◆ YOUR TASK ◆
Copy every line, exactly and only, from the line containing "# Laid down: it" to the line containing "imported = [obj", both lines included.

◆ SUPPLIED INFORMATION ◆
*-*-*

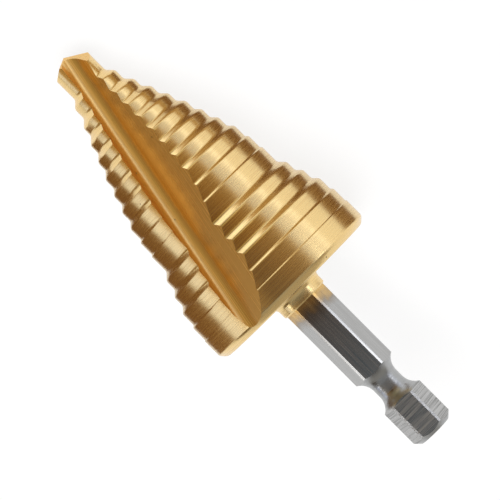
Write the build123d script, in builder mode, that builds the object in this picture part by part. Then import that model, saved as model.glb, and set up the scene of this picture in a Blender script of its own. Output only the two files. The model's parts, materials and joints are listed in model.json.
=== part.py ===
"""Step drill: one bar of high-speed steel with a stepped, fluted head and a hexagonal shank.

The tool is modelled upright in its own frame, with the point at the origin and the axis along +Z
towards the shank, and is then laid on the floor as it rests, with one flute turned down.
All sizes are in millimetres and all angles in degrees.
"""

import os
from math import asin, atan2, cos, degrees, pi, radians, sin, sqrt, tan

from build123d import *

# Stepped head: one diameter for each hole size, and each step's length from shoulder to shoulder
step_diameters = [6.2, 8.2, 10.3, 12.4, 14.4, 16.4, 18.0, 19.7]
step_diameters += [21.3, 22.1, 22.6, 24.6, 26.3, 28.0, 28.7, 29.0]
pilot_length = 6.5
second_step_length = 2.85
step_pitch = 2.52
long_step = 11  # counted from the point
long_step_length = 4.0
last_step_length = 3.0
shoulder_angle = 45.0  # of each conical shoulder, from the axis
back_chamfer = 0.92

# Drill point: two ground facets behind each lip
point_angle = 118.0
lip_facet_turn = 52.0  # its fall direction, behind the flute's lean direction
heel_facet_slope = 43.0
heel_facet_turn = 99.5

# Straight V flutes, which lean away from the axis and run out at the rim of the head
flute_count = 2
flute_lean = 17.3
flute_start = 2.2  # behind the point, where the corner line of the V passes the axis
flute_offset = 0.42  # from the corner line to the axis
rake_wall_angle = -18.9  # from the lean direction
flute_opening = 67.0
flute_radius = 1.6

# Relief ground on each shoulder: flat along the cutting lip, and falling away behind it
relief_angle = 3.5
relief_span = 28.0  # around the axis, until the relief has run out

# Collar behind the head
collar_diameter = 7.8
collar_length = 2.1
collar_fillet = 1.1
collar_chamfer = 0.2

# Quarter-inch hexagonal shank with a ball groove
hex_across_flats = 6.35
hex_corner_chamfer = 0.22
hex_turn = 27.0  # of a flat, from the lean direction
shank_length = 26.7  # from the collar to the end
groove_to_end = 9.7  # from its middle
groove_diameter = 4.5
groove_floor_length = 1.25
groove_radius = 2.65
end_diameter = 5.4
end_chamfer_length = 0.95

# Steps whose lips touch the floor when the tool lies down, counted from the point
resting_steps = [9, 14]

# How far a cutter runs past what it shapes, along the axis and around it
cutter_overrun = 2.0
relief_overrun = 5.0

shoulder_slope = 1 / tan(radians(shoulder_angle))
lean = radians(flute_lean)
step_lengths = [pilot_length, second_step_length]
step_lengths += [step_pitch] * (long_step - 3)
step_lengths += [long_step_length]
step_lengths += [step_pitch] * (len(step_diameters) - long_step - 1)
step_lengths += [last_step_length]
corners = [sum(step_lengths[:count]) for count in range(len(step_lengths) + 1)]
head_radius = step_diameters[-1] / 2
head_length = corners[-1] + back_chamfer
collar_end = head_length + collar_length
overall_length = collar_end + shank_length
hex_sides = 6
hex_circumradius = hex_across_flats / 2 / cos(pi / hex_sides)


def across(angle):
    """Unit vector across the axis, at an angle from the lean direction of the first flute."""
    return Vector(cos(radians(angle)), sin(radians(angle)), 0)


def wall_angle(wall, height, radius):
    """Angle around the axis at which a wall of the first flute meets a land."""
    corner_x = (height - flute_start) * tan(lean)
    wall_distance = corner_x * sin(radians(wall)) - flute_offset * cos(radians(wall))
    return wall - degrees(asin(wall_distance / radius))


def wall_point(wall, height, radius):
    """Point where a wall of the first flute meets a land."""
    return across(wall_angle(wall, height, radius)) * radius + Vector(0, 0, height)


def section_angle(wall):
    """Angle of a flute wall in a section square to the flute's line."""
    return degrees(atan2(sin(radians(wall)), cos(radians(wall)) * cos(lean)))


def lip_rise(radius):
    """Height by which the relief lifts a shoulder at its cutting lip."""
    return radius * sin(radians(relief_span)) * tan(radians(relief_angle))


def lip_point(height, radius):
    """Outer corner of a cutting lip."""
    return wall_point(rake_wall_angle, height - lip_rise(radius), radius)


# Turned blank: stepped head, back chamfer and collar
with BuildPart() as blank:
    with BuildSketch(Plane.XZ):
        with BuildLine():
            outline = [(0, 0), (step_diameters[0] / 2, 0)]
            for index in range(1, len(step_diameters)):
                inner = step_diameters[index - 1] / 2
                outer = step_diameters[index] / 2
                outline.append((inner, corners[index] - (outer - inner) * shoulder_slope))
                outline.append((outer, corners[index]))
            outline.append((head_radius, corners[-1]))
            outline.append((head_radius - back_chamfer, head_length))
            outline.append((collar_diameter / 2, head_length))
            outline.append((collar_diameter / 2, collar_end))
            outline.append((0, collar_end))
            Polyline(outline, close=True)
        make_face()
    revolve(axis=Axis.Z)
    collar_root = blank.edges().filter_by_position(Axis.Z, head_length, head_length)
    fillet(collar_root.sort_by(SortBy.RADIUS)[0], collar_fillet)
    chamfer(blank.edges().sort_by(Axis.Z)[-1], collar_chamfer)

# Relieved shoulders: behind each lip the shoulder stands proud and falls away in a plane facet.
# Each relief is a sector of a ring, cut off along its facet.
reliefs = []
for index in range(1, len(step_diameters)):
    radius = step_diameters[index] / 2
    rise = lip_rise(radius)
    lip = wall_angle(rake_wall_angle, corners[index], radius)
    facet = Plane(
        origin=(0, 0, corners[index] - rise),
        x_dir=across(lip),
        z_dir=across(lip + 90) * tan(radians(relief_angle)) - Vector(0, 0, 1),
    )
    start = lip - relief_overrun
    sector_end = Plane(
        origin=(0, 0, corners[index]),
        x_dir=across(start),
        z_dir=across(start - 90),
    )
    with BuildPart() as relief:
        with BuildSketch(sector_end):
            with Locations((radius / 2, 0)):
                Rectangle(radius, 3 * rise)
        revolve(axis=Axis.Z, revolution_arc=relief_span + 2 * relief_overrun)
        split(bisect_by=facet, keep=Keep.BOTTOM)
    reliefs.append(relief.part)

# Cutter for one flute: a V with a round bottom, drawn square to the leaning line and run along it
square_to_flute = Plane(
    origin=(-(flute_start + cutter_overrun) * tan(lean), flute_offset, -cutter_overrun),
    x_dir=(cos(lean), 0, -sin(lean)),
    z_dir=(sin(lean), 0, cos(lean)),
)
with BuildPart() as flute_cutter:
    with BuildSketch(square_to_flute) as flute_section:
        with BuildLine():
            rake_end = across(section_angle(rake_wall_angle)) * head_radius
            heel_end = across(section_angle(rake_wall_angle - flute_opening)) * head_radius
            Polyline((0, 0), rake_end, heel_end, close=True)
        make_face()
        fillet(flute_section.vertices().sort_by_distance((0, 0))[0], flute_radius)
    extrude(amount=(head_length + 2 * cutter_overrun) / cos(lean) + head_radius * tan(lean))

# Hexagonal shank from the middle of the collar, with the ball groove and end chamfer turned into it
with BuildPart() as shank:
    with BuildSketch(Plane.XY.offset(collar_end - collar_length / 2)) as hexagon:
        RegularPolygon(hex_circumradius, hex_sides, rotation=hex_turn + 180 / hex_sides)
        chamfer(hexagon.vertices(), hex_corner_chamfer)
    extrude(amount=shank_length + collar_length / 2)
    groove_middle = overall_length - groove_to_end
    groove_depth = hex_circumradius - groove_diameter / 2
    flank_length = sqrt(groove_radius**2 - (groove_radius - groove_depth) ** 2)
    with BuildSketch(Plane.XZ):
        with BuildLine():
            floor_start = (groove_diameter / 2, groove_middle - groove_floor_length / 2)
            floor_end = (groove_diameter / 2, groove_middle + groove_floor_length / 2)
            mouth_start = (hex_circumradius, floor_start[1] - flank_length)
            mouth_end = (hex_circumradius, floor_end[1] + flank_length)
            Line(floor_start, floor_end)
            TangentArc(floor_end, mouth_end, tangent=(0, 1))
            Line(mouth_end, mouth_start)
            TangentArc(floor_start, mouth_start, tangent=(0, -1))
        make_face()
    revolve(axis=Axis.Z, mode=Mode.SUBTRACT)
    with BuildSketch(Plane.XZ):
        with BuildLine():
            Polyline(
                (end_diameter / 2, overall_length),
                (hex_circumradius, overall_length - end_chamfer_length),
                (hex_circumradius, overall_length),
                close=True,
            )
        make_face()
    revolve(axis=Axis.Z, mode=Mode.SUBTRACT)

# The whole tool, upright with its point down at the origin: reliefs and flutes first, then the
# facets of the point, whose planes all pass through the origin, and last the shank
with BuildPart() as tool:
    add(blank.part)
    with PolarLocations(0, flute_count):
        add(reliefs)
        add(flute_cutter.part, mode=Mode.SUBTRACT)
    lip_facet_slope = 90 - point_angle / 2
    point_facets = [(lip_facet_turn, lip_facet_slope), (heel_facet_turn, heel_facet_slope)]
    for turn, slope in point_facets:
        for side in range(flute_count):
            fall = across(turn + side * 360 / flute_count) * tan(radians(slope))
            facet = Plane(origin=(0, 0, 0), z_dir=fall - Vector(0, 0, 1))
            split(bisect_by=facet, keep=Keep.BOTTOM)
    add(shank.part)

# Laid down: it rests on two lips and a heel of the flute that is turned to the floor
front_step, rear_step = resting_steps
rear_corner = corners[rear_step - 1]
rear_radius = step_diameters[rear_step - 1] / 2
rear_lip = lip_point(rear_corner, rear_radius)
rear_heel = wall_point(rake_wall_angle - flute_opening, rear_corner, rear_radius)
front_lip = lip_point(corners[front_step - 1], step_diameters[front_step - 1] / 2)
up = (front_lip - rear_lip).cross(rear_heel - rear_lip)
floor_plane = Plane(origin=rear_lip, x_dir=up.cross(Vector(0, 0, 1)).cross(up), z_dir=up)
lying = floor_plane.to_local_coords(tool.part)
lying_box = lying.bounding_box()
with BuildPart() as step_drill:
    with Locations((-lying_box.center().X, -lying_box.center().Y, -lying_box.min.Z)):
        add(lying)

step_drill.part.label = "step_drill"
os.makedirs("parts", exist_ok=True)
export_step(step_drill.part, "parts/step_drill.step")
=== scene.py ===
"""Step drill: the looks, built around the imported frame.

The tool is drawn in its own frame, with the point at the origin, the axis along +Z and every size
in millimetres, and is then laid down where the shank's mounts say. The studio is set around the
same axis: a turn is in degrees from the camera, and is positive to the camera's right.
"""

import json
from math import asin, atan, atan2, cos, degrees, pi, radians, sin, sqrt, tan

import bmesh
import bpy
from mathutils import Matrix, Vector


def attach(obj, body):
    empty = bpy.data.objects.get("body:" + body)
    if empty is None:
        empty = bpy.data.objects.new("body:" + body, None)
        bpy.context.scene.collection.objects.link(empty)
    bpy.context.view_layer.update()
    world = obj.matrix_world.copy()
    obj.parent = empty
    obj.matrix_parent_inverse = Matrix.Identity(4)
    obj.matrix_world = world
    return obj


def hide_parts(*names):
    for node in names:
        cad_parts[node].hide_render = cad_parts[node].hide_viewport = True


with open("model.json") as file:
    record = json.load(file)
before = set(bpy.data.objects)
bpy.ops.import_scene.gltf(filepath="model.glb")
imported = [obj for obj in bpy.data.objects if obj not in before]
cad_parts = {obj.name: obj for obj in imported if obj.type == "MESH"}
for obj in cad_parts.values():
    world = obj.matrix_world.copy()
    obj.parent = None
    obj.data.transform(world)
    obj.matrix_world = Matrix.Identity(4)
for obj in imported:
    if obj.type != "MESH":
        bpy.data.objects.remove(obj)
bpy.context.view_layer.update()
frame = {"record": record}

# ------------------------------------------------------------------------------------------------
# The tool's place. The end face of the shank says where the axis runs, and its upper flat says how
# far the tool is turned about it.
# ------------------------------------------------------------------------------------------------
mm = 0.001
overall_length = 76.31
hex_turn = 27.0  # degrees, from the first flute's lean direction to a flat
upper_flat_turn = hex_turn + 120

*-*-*

◆ ANSWER FOR THIS EXERCISE ◆
# Laid down: it rests on two lips and a heel of the flute that is turned to the floor
front_step, rear_step = resting_steps
rear_corner = corners[rear_step - 1]
rear_radius = step_diameters[rear_step - 1] / 2
rear_lip = lip_point(rear_corner, rear_radius)
rear_heel = wall_point(rake_wall_angle - flute_opening, rear_corner, rear_radius)
front_lip = lip_point(corners[front_step - 1], step_diameters[front_step - 1] / 2)
up = (front_lip - rear_lip).cross(rear_heel - rear_lip)
floor_plane = Plane(origin=rear_lip, x_dir=up.cross(Vector(0, 0, 1)).cross(up), z_dir=up)
lying = floor_plane.to_local_coords(tool.part)
lying_box = lying.bounding_box()
with BuildPart() as step_drill:
    with Locations((-lying_box.center().X, -lying_box.center().Y, -lying_box.min.Z)):
        add(lying)

step_drill.part.label = "step_drill"
os.makedirs("parts", exist_ok=True)
export_step(step_drill.part, "parts/step_drill.step")
=== scene.py ===
"""Step drill: the looks, built around the imported frame.

The tool is drawn in its own frame, with the point at the origin, the axis along +Z and every size
in millimetres, and is then laid down where the shank's mounts say. The studio is set around the
same axis: a turn is in degrees from the camera, and is positive to the camera's right.
"""

import json
from math import asin, atan, atan2, cos, degrees, pi, radians, sin, sqrt, tan

import bmesh
import bpy
from mathutils import Matrix, Vector


def attach(obj, body):
    empty = bpy.data.objects.get("body:" + body)
    if empty is None:
        empty = bpy.data.objects.new("body:" + body, None)
        bpy.context.scene.collection.objects.link(empty)
    bpy.context.view_layer.update()
    world = obj.matrix_world.copy()
    obj.parent = empty
    obj.matrix_parent_inverse = Matrix.Identity(4)
    obj.matrix_world = world
    return obj


def hide_parts(*names):
    for node in names:
        cad_parts[node].hide_render = cad_parts[node].hide_viewport = True


with open("model.json") as file:
    record = json.load(file)
before = set(bpy.data.objects)
bpy.ops.import_scene.gltf(filepath="model.glb")
imported = [obj for obj in bpy.data.objects if obj not in before]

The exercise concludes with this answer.